福岡市教委がハローワークに非正規の小中学教員の求人を初めて出したのは今年7月。臨時的教員としてクラス担任も務める常勤講師ら約50人を募集したが、今も約20人足りない。
市教委の担当者は「他の教員が授業数を増やしたり、部活動の指導をカバーしたりせざるをえない」と話す。市教委では、教員採用試験の受験者らに呼びかけ、講師の候補を登録しているが、それだけでは足りず、ハローワークにまで「アンテナ」を広げたという。
全国のハローワークの検索サイトでは、公立小中学校の常勤講師の求人は9月15日現在で少なくとも14道県(政令市含む)の計134人に上り、福岡(39人)、鹿児島(16人)、埼玉(14人)、兵庫(13人)、大分(同)などが多い。
非正規教員は産休・育休の欠員などの補充を想定していたが、実際にはそれ以外に4万人以上が正規教員の代わりを務め、クラス担任や部活動の顧問になっている人もいる。第2次ベビーブーム(1971~74年)で児童生徒が多かった時代に大量採用された教員が定年退職し始める中、各地の教委が将来の子供の減少に備え、正規教員の採用を抑えた影響も大きいという。
「正規教員が本来担うべき仕事に、人件費の低い非正規教員を多く充ててきたが、教職全体の待遇を良くしなければ、志望者は集まらない」と慶応大の佐久間亜紀教授(教員養成論)は話す。少人数学級や複数の教員を配置する「チームティーチング」に非正規教員を充てる例も増えた。
名古屋市教委は昨年12月、市内のコンビニエンスストア約350店に市立学校の講師を募集するポスターを貼りだした。今月15日現在、小学校3校で欠員の補充ができず、「1人でも多くの候補を確保したい」と市教委の担当者は語る。福岡県内では、小中学校の保護者らに「教員免許状をお持ちの方は連絡を」とメールやチラシで呼びかけたケースもあった。
●「臨時免許」発行 年5000件
教員免許を持った人を採用できない場合、「臨時免許」を発行して助教諭とする例もみられる。

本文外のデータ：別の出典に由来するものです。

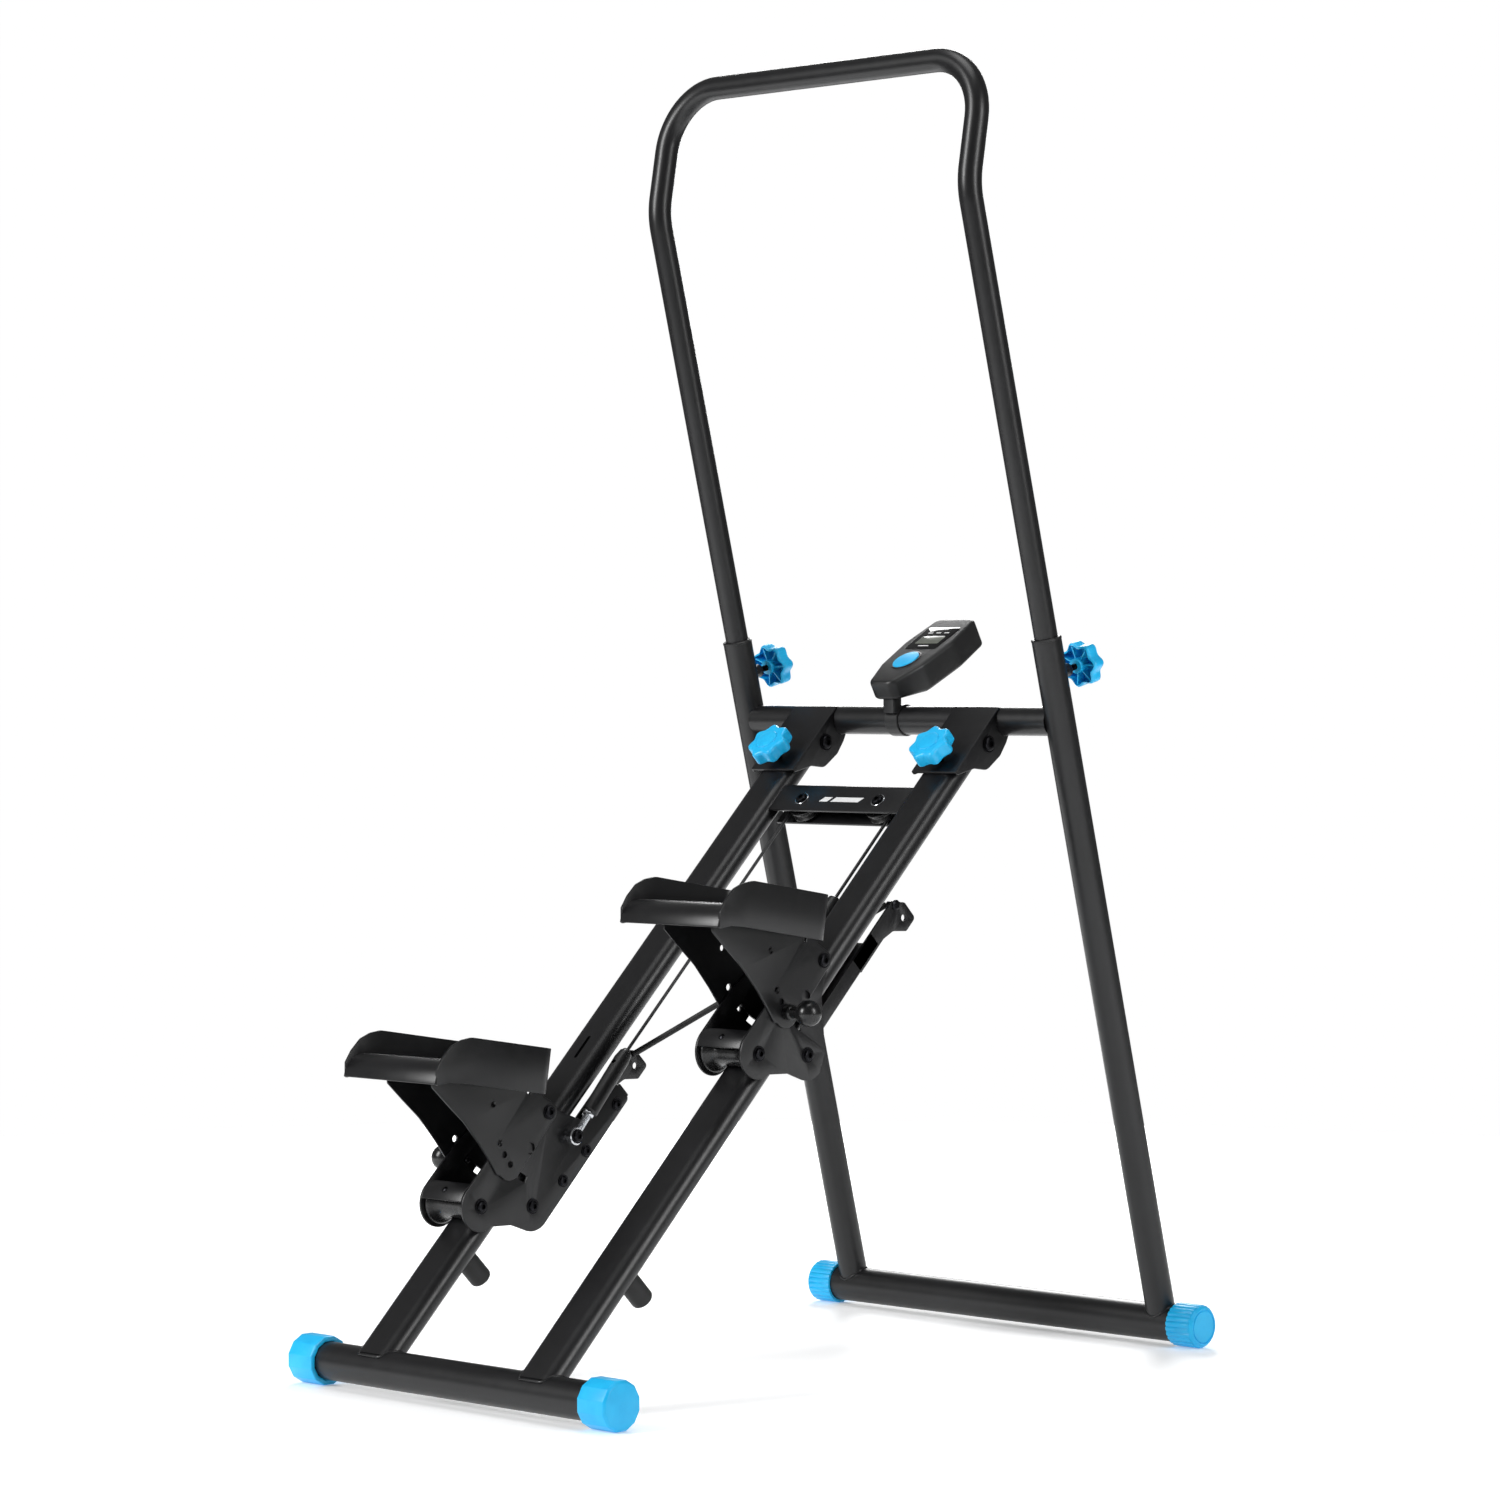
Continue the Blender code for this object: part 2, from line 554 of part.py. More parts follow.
def make_cable(rail_axes, black):
    """The cable: up from one carriage, over both pulleys, and down to the other carriage."""
    radius = CABLE_X - PULLEY_X
    over = arc((-PULLEY_X, PULLEY_ALONG), radius, 180, 90, 8) + arc((PULLEY_X, PULLEY_ALONG), radius, 90, 0, 8)
    cord("cable_over_pulleys", [(x, y, PULLEY_OUT) for x, y in over], CABLE_R, black, rail_axes)
    for side, sign, along in (("left", -1, LEFT_ALONG), ("right", 1, RIGHT_ALONG)):
        start = (sign * CABLE_X, along + TENSIONER_TOP + GAP, PULLEY_OUT)
        end = (sign * CABLE_X, PULLEY_ALONG - GAP, PULLEY_OUT)
        cord(side + "_cable", [start, end], CABLE_R, black, rail_axes)


def make_resistance_cord(rail_axes, rubber):
    """The elastic cord between the two carriage arms. Its middle stays where it is as they move."""
    start = Vector((-RAIL_X + CORD_INSET, LEFT_ALONG + CORD_ALONG, CORD_OUT))
    end = Vector((RAIL_X - CORD_INSET, RIGHT_ALONG + CORD_ALONG, CORD_OUT))
    cord("resistance_cord", [start, (start + end) / 2, end], CORD_R, rubber, rail_axes)


# ---------------------------------------------------------------- carriages
def lobed_outline(rear):
    """A side plate: front lobe, notch, rear lobe, then the given rear edge up to the pedal pivot."""
    front, back = (-ROLLER_SPREAD, ROLLER_OUT), (ROLLER_SPREAD, -ROLLER_OUT)
    pivot = arc(PEDAL_PIVOT, PEDAL_LOBE_R, -30, 70, 5)
    return [
        *arc(front, LOBE_R, 90, 262, 9),
        (-0.010, -0.024),
        *arc(back, LOBE_R, 205, 270, 5),
        *rear,
        *pivot,
        (0.045, ROLLER_OUT + LOBE_R),
    ]


def slot_cutter(name, parent, x):
    """The curved slot that the pull pin runs in as the pedal tilts about its pivot."""
    steps = 6
    wide, narrow = PIN_RADIUS + PIN_R + GAP, PIN_RADIUS - PIN_R - GAP
    reach = math.degrees((PIN_R + GAP) / PIN_RADIUS)
    start, end = PIN_ANGLE - reach, PIN_ANGLE + PEDAL_TILT + reach
    outline = arc(PEDAL_PIVOT, wide, start, end, steps) + arc(PEDAL_PIVOT, narrow, end, start, steps)
    return prism(name, outline, x - 2 * SHEET, x + 2 * SHEET, None, parent)


def pin_at():
    angle = math.radians(PIN_ANGLE)
    return (PEDAL_PIVOT[0] + PIN_RADIUS * math.cos(angle), PEDAL_PIVOT[1] + PIN_RADIUS * math.sin(angle))


def bore_cutter(name, parent, at, radius):
    sides = BOLT_SEGMENTS
    return rod(name, (-CUT, *at), (CUT, *at), radius / math.cos(math.pi / sides), None, parent, sides)


def make_plates(side, inward, carriage, steel):
    """Both side plates. The inner one also carries the arm, behind the rail."""
    rear_inner = [
        (0.140, ARM_REAR), (ARM_TOP, ARM_REAR + 0.007), (ARM_TOP, -0.036), (0.152, -0.026), (0.146, 0.012),
    ]  # fmt: skip
    rear_outer = [(0.058, -0.036), (0.095, 0.002)]
    bores = [
        bore_cutter(side + "_front_bore", carriage, (-ROLLER_SPREAD, ROLLER_OUT), AXLE_R + GAP),
        bore_cutter(side + "_rear_bore", carriage, (ROLLER_SPREAD, -ROLLER_OUT), AXLE_R + GAP),
        bore_cutter(side + "_pivot_bore", carriage, PEDAL_PIVOT, AXLE_R + GAP),
    ]
    for kind, sign, rear in (("inner", inward, rear_inner), ("outer", -inward, rear_outer)):
        low, high = sorted((sign * PLATE_IN, sign * PLATE_OUT))
        plate = prism(f"{side}_{kind}_plate", lobed_outline(rear), low, high, steel, carriage)
        slot = slot_cutter(f"{side}_{kind}_slot", carriage, sign * PLATE_IN)
        boolean(plate, "DIFFERENCE", *bores, slot)


def roller_profile():
    """Half of a roller that wraps the rail's flat face and its rounded edges, mirrored for the other half."""
    flat = RAIL_HALF_WIDTH - RAIL_HALF_DEPTH
    half = [(0, ROLLER_CORE_R), (flat, ROLLER_CORE_R)]
    for angle in (30, 57):
        x = flat + ROLLER_GROOVE_R * math.sin(math.radians(angle))
        half.append((x, ROLLER_OUT - ROLLER_GROOVE_R * math.cos(math.radians(angle))))
    half += [(RAIL_HALF_WIDTH, ROLLER_RIM_R), (ROLLER_HALF - 0.001, ROLLER_RIM_R)]
    half.append((ROLLER_HALF, ROLLER_RIM_R - 0.002))
    right = half + [(ROLLER_HALF, AXLE_R + BORE_GAP)]
    return [(-x, r) for x, r in right[::-1]] + right[1:]


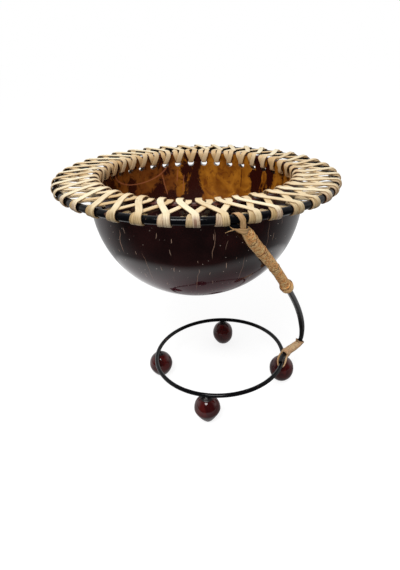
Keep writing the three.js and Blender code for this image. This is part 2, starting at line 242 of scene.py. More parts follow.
world = bpy.data.worlds.new("studio")
bpy.context.scene.world = world
world.use_nodes = True
Wire.tree = world.node_tree
Wire.tree.nodes.clear()
towards = split(Wire.node("ShaderNodeTexCoord", output=0))
overhead = 1 - (1 - CEILING) * rise(towards[2], *CEILING_EDGE)
sweep = CAMERA_SIDE + (1 - CAMERA_SIDE) * rise(towards[1], *SWEEP_EDGE) * overhead
mirrored = is_seen("Is Glossy Ray", "Is Transmission Ray")
shown = is_seen("Is Camera Ray")
plain = (1 - mirrored) * (1 - shown) * FILL + shown + mirrored * (1 - shown) * sweep
sky = Wire.node("ShaderNodeBackground", inputs={"Color": (1, 1, 1, 1), "Strength": plain})
Wire.node("ShaderNodeOutputWorld", inputs={"Surface": sky})
print("world:", len(world.node_tree.nodes), "nodes")

# %% Floor
# In metres: the pool of light, the bowl's shade in it, and the floor beyond, brighter at the back.
FLOOR_REACH = 30
POOL_MIDDLE, POOL_SIZE, POOL_EDGE = 0.05, (0.19, 0.17), (0.7, 1.2)
SHADE_MIDDLE, SHADE, SHADE_EDGE = 0.04, 0.28, (0.05, 0.14)
FAR_FRONT, FAR_GAIN, FAR_EDGE = 0.05, 0.5, (-0.15, 0.15)

floor_finish = new_finish("pale_floor")
right_floor, back_floor, _ = split(Wire.node("ShaderNodeTexCoord", output=3))
mirrored = is_seen("Is Glossy Ray", "Is Transmission Ray")
pool_right, pool_back = right_floor / POOL_SIZE[0], (back_floor - POOL_MIDDLE) / POOL_SIZE[1]
pool = 1 - rise(pool_right * pool_right + pool_back * pool_back, *POOL_EDGE)
shade_right = right_floor - SHADE_MIDDLE
from_shade = (shade_right * shade_right + back_floor * back_floor) ** 0.5
shade = SHADE + (1 - SHADE) * rise(from_shade, *SHADE_EDGE)
far_floor = FAR_FRONT + FAR_GAIN * rise(back_floor, *FAR_EDGE)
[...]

埼玉県内の公立小学校では、特別支援学級の担任教員が病気で休み、女性助教諭(24)が後任を務める。女性が持つ教員免許は中学校の保健などだが、県教委は臨時免許の発行で小学校でも教えられるようにした。「子供たちの指導は手探りの連続だった」と女性は話す。臨時免許は3年間の特例措置で、全国の小中学校での発行は年約5000件(2015年度)に上る。
この小学校では10月に教員1人が産休に入る予定で、校長(57)は「夏休み前から若手教員の知り合いや退職者に声をかけるなど手を尽くしているが、後任が見つからない」と苦渋の表情を浮かべた。
[MEMO] 臨時的教員
教員免許を持ち、正規教員とほぼ変わらない職務を行う。地方公務員法の規定により1回の雇用期間は最長1年だが、年度途中で一度解雇し、繰り返し雇用される例が増えた。正規教員が出産育児などで休職する際に雇う代用教員らを除いても、全国の公立小中学校に4万1030人(2016年度)いて、定員の約7%を占めている。